# Ex2 - Filtering and Sorting Data

This time we are going to pull data directly from the internet.

### Step 1. Import the necessary libraries

In [1]:
from pyspark.sql import SparkSession
from pyspark.sql import functions as F

In [2]:
spark = SparkSession.builder \
    .appName('Based on Pandas Exercises - 1') \
    .getOrCreate()

spark

22/12/06 16:25:32 WARN Utils: Your hostname, karlos-300E5M-300E5L resolves to a loopback address: 127.0.1.1; using 10.0.0.89 instead (on interface wlp2s0)
22/12/06 16:25:32 WARN Utils: Set SPARK_LOCAL_IP if you need to bind to another address


Setting default log level to "WARN".
To adjust logging level use sc.setLogLevel(newLevel). For SparkR, use setLogLevel(newLevel).


22/12/06 16:25:34 WARN NativeCodeLoader: Unable to load native-hadoop library for your platform... using builtin-java classes where applicable


### Step 2. Import the dataset from this [address](https://raw.githubusercontent.com/guipsamora/pandas_exercises/master/02_Filtering_%26_Sorting/Euro12/Euro_2012_stats_TEAM.csv). 
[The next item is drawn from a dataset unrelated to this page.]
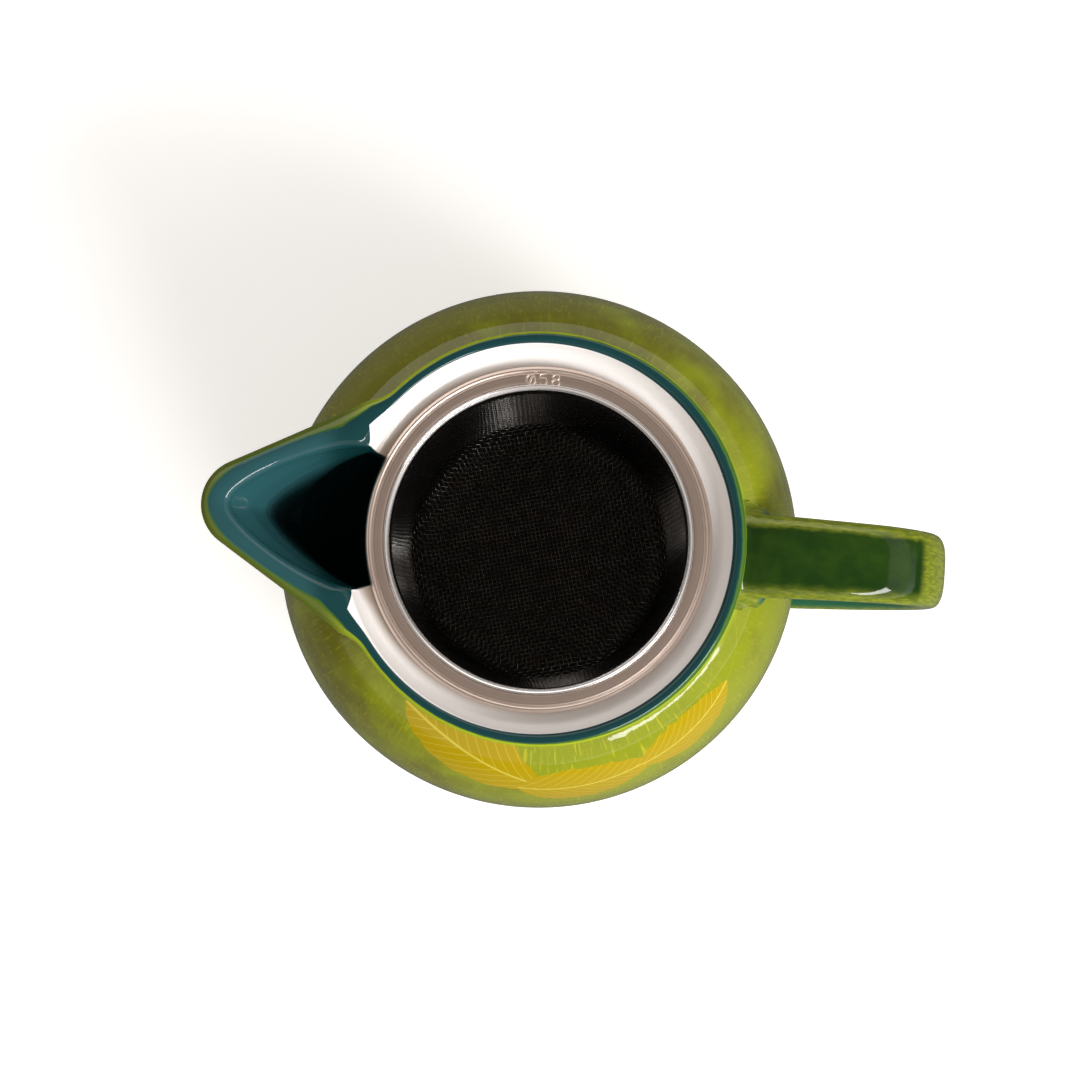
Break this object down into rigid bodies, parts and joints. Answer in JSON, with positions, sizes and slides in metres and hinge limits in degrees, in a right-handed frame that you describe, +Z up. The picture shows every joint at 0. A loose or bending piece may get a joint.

### Step 3. Assign it to a variable called euro12.

In [11]:
euro12 = spark.read.csv(
    './Euro_2012_stats_TEAM.csv',
    header=True,
    inferSchema=True
)

euro12

DataFrame[Team: string, Goals: int, Shots on target: int, Shots off target: int, Shooting Accuracy: string, % Goals-to-shots: string, Total shots (inc. Blocked): int, Hit Woodwork: int, Penalty goals: int, Penalties not scored: int, Headed goals: int, Passes: int, Passes completed: int, Passing Accuracy: string, Touches: int, Crosses: int, Dribbles: int, Corners Taken: int, Tackles: int, Clearances: int, Interceptions: int, Clearances off line: int, Clean Sheets: int, Blocks: int, Goals conceded: int, Saves made: int, Saves-to-shots ratio: string, Fouls Won: int, Fouls Conceded: int, Offsides: int, Yellow Cards: int, Red Cards: int, Subs on: int, Subs off: int, Players Used: int]

In [14]:
euro12.select(euro12.columns[:5]) \
    .show()

+-------------------+-----+---------------+----------------+-----------------+
|               Team|Goals|Shots on target|Shots off target|Shooting Accuracy|
+-------------------+-----+---------------+----------------+-----------------+
|            Croatia|    4|             13|              12|            51.9%|
|     Czech Republic|    4|             13|              18|            41.9%|
|            Denmark|    4|             10|              10|            50.0%|
|            England|    5|             11|              18|            50.0%|
|             France|    3|             22|              24|            37.9%|
|            Germany|   10|             32|              32|            47.8%|
|             Greece|    5|              8|              18|            30.7%|
|              Italy|    6|             34|              45|            43.0%|
|        Netherlands|    2|             12|              36|            25.0%|
|             Poland|    2|             15|         

### Step 4. Select only the Goal column.

In [16]:
euro12.select('Goals') \
    .show()

+-----+
|Goals|
+-----+
|    4|
|    4|
|    4|
|    5|
|    3|
|   10|
|    5|
|    6|
|    2|
|    2|
|    6|
|    1|
|    5|
|   12|
|    5|
|    2|
+-----+



### Step 5. How many team participated in the Euro2012?

In [17]:
euro12.count()

16

### Step 6. What is the number of columns in the dataset?

In [19]:
len(euro12.columns)

35

### Step 7. View only the columns Team, Yellow Cards and Red Cards and assign them to a dataframe called discipline

In [22]:
discipline = euro12.select('Team', 'Yellow Cards', 'Red Cards')
discipline

DataFrame[Team: string, Yellow Cards: int, Red Cards: int]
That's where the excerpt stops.